Lynne Stewart remarked, after the guilty verdict in her recent trial: “We are going to fight on. This is the beginning of a longer struggle. I think everyone who has a sense that the United States needs to protect the Constitution at this time understands that struggle. And this case could be, I hope it will be, a wakeup call to all of the citizens of this country and all of the people who live here that you can’t lock up the lawyers. You can’t tell the lawyers how to do their job. You’ve got to let them operate. And I will fight on. I’m not giving up. I know I committed no crime.”

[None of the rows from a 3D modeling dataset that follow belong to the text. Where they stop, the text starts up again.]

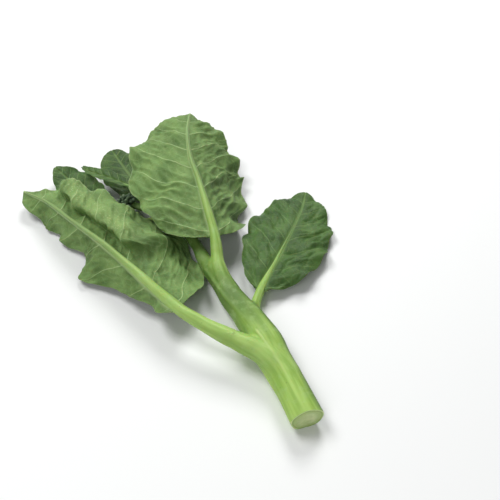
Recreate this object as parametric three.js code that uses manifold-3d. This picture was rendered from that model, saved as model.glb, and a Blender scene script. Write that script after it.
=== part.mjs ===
// One cut stalk of Chinese broccoli (gai lan), lying on its side: a thick stem, three large
// leaves, young leaves and a head of flower buds. Millimetres, +Z up.
// The stem lies along +Y, with its cut end towards -Y. The origin is the middle of the small
// flat that the stem rests on. Each leaf is a pale stalk, which runs on as the midrib on the
// leaf's back, and a thin waved blade.

import * as THREE from "three";
import { mergeVertices } from "three/addons/utils/BufferGeometryUtils.js";
import Module from "manifold-3d";

const wasm = await Module();
wasm.setup();

// Driving dimensions
const STEM_RADIUS = 12;
const BLADE_THICKNESS = 0.8;
const SEAT_GAP = 0.3;

// The stem's middle line, from beyond the cut end to the bud head
const STEM_PATH = [
  [-3.5, -46, 11],
  [-0.5, -12, 11],
  [1, 14, 11],
  [2, 32.5, 11.3],
  [0.5, 59, 11.3],
  [-2.5, 84, 11.4],
  [-3.5, 112, 11.6],
  [-5.5, 129, 12],
  [-5, 147, 12.4],
  [-7, 170, 12.8],
  [-15.5, 193, 12.8],
  [-36, 215, 13],
];

// The cut end: how far it stands from the origin, and how far its face is turned, in degrees
const CUT_AT = -37;
const CUT_TURN = -10;

// Radius along the stem as [distance from its start, share of STEM_RADIUS], swollen at the nodes
const STEM_PROFILE = [
  [0, 1.02],
  [34, 0.98],
  [60, 0.98],
  [76, 1.06],
  [98, 0.98],
  [122, 0.83],
  [146, 0.7],
  [160, 0.7],
  [174, 0.5],
  [190, 0.4],
  [240, 0.36],
  [270, 0.26],
];

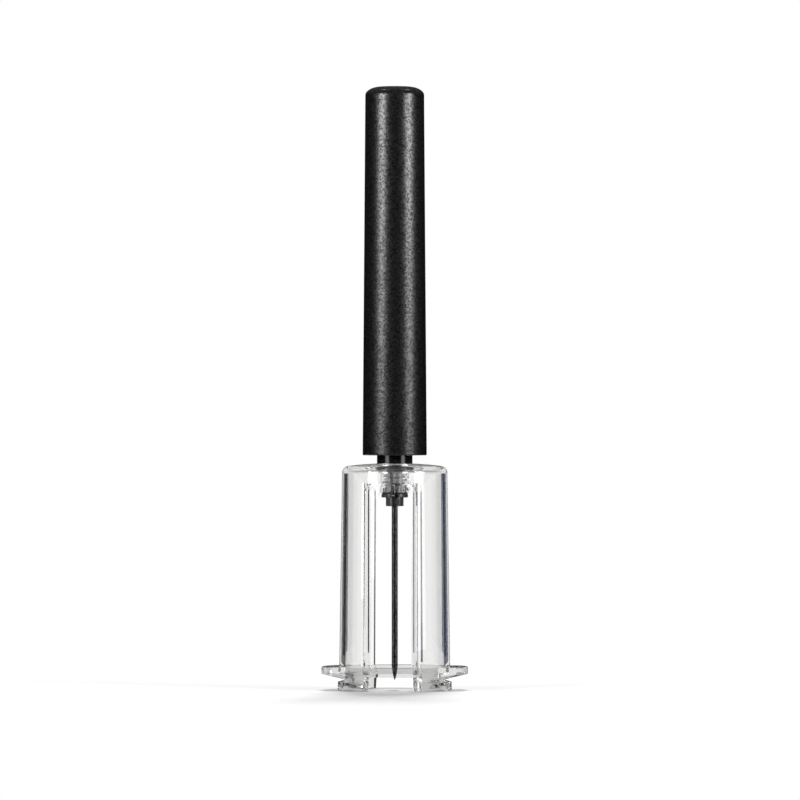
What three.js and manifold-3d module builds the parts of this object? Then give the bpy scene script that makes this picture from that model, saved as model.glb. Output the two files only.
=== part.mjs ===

Shayana Kadidal, scheduled to speak at the forum, is an attorney with the Center for Constitutional Rights (CCR). Kadidal represented Farouk Abdel Muhti, the WBAI producer and Socialist Party member who was wrongfully detained by the immigration service for over two years – without the the government filing charges. Kadidal helped secure Farouk’s release, allowing him to spend the last six months of his life speaking out against political repression in the US. Sharin Chiorazzo, Farouk’s fiance and a member of the Socialist Party of New Jersey, is one of the event organizers.
Judson Church’s Assembly Hall is the site of the forum and the event is free and open to the public. Doors open at 6:30 pm and the forum is scheduled to conclude at 9 pm.
Thanks to the staff and congregation of Judson Memorial Church for the use of this space. Judson continues to be a beacon for free spirits in the arts and politics and a leader among progressive faith communities in the city and nation for over 100 years.
Founded in 1901, the Socialist Party is a multi-tendency democratic socialist organization that strives to establish a radical democracy that places people’s lives under their own control — a non-racist, classless, feminist, socialist society in which people cooperate at work, at home, and in the community. Direct Action (DAT) is a tendency of the Socialist Party, well known for its commitment to activism in service to peace and progress.